Miles is bored with his little life in Florida. No real friends, no real interests (except for “collecting” people’s last words through reading biographies), and so when he reads Francois Rabelais’s last words, Miles decides that he wants to go find the “Great Perhaps”. So, he enrolls in the private school his father went to, Culver Creek, and goes to find his great perhaps. What he finds is the Colonel, Alaska, Takumi, Lara, booze, cigarettes, and pranks. So deep. It was all a bit edgy, a bit too hip for me. I kept rolling my eyes thinking “wow this is how people find meaning in their life??”

Then Alaska dies. (Sorry. That’s a big spoiler. I thought the “before” and “after” had to do with sex, not with death.) And Miles and everyone else goes into free fall, not caring (hence more booze and cigarettes), not socializing, hating Alaska for leaving. Because you see, she’s the one with Energy, with Life, with Drive. And it’s such a waste that she’d be out driving drunk at 3 a.m. and crashed headlong into a cop car. So, Miles and the Colonel decide to find out why she died, how she died, (her last words would be nice), pull a grand prank for her, and find their way out of the Labyrinth of Suffering.

I suppose this would resonate with some. And I’m not making fun of anyone that it does resonate with. Really. I think Green was trying to search out some Meaning of Life, some depth, and by making two of his four main characters poor(ish), troubled, scholarship kids, he avoided most of the “rich brats trying to find Meaning” cliches. Still, it just rang shallow for me. It lacked the something that would give it true depth (perhaps it was the booze and cigs? Or maybe that everyone was at an exclusive boarding school? Hard for me to find meaning either place.), and therefore would allow it to truly resonate with me.

That said, I’ll probably give Green’s other book a try (partially because I like the cover). I think he’s got talent. I just didn’t really like this particular manifestation of it.

Early Bird

The subtitle is “a memoir of premature retirement”. The premise: Rodney Rothman, former head writer for David Letterman (a fact he doesn’t let you forget) gets burned out from working so hard after the TV show he was working on in LA got canceled (I guess being a writer for a TV show is a lot of hard work) and decides to retire (as an experiment mostly) to Florida. Just to see.

Like a lot I’ve read lately, this had potential to be really funny.

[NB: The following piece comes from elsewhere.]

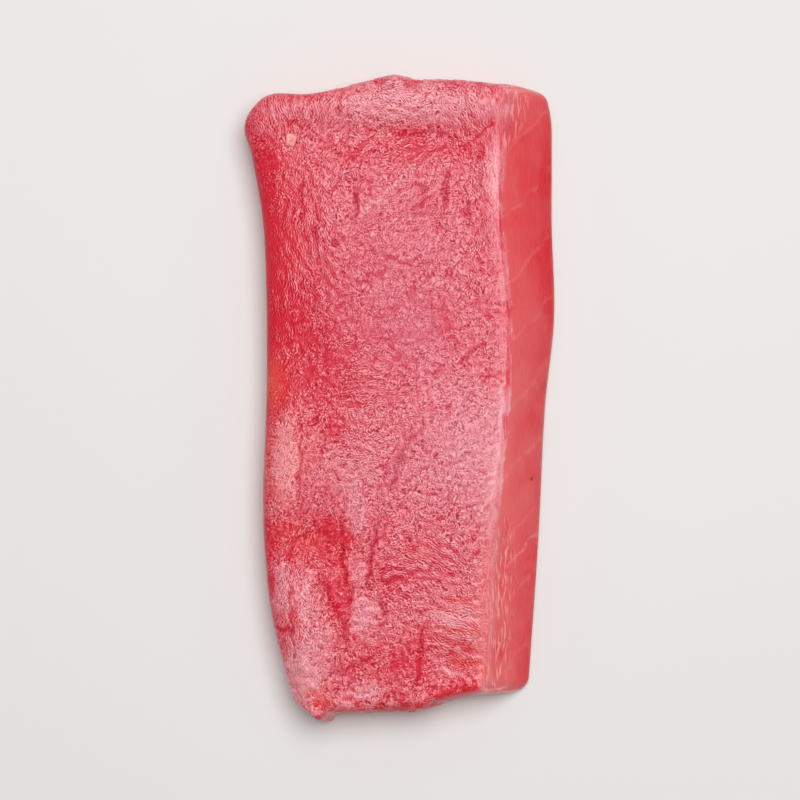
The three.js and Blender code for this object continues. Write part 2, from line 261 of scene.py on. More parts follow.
# How the fine wrinkles lie: centre, half widths, direction in degrees from +X, and how
# strictly they keep it
WRINKLES = {
    "left margin": (-14.2, 14, 3, 18, 90, 0.8),
    "left part": (-9.6, 21, 2.8, 11, 97, 0.6),
    "left margin near": (-13.4, -28, 2.5, 12, 96, 0.6),
    "far left lobe": (-15.5, 36, 3, 3.4, 104, 0.7),
    "far left": (-9, 36.6, 3.6, 2.8, 76, 0.6),
    "far middle": (0, 37, 5, 3, -18, 0.6),
    "far right": (8.4, 35.6, 3, 4.4, -58, 0.7),
    "far corner": (13.6, 34, 2.6, 7, -84, 0.8),
    "far seam": (2, 31.6, 5, 1.8, 4, 0.6),
    "upper diagonal": (3.4, 24.6, 4, 4, 40, 0.6),
    "right margin": (11, 20, 2.2, 12, 100, 0.5),
    "middle left": (-3.4, 2, 3.6, 5, -2, 0.6),
    "middle left near": (-5, -8, 4, 4, -14, 0.5),
    "below the loop": (0, -22, 4, 3.6, -8, 0.6),
    "ripples": (5.5, -21, 3.4, 3.4, -32, 0.85),
    "near middle": (-3, -31, 3.6, 4, -26, 0.5),
    "near right": (8.4, -30.5, 5, 5.6, -26, 0.85),
}

# Where the flesh is torn and fibre ends stand out: centre and half widths
TORN = {
    "tongue": (-12.6, -36, 1.8, 4),
    "near edge": (-1, -40, 13, 0.9),
    "far edge": (0, 40, 12, 0.8),
}

# A pale fleck of tissue on the far left lobe: centre, half sizes, turn and thickness, and how
# far its middle is above the flesh
FLECK = (-13.4, 32.6, 0.66, 0.84, -0.1, 0.2)
FLECK_LIFT = 0.06

# Tiny specks of dark blood, and how wide they are
BLOOD_SPECKS = [(17, -10.2), (2.4, -11.7)]
BLOOD_WIDTH = 0.5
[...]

It turned out okay.There was really only one part that I found myself laughing out loud. But other than that, it was a mildly interesting, sometimes sweet, sometimes weird picture of life in a retirement community in Florida. I liked some of the observations he made and people he met– the way we call old people “adorable”, and his friend Amy the 93-year-old former stand-up commedian — but my two favorite chapters by far were the one on shuffleboard (he tries to encourage a comeback — “Shuffleboard: the safe sport”) and on the acting class a man he met gave. Rothman went hoping to meet some “aspiring young actresses from the Tampa area” and it turned out to be a class for high schoolers. He was a bit put off, but it got better when he got cajoled into doing an improv scene with one of them. She looked at him and said, “Hey, can I talk to you Principal Jackson?” He totally flips out and goes on for the next page about it. The best part: “Turn to the author photo right now. Do I look like a principal to you? At worst, I look like the young, good-looking English teacher fresh out of Vassar. The kind of young man who could wear a sport coat and mustache and mke it work. That’s what you get for driving five hours to hang out with some chicks. They turn out to be underage murderers of the English language, and then they call you Principal Jackson.”

But in the end, the book is kind of pathetic. I mean, really, he’s 28 years old and hanging out in a retirement community. That kind of screams pathetic. That, and all the people in the retirement community are kind of pathetic. Makes me not want to retire to Florida. What’s the point, if you’re going to turn out pathetic. Besides, Florida will proably get washed out by a hurricane someday.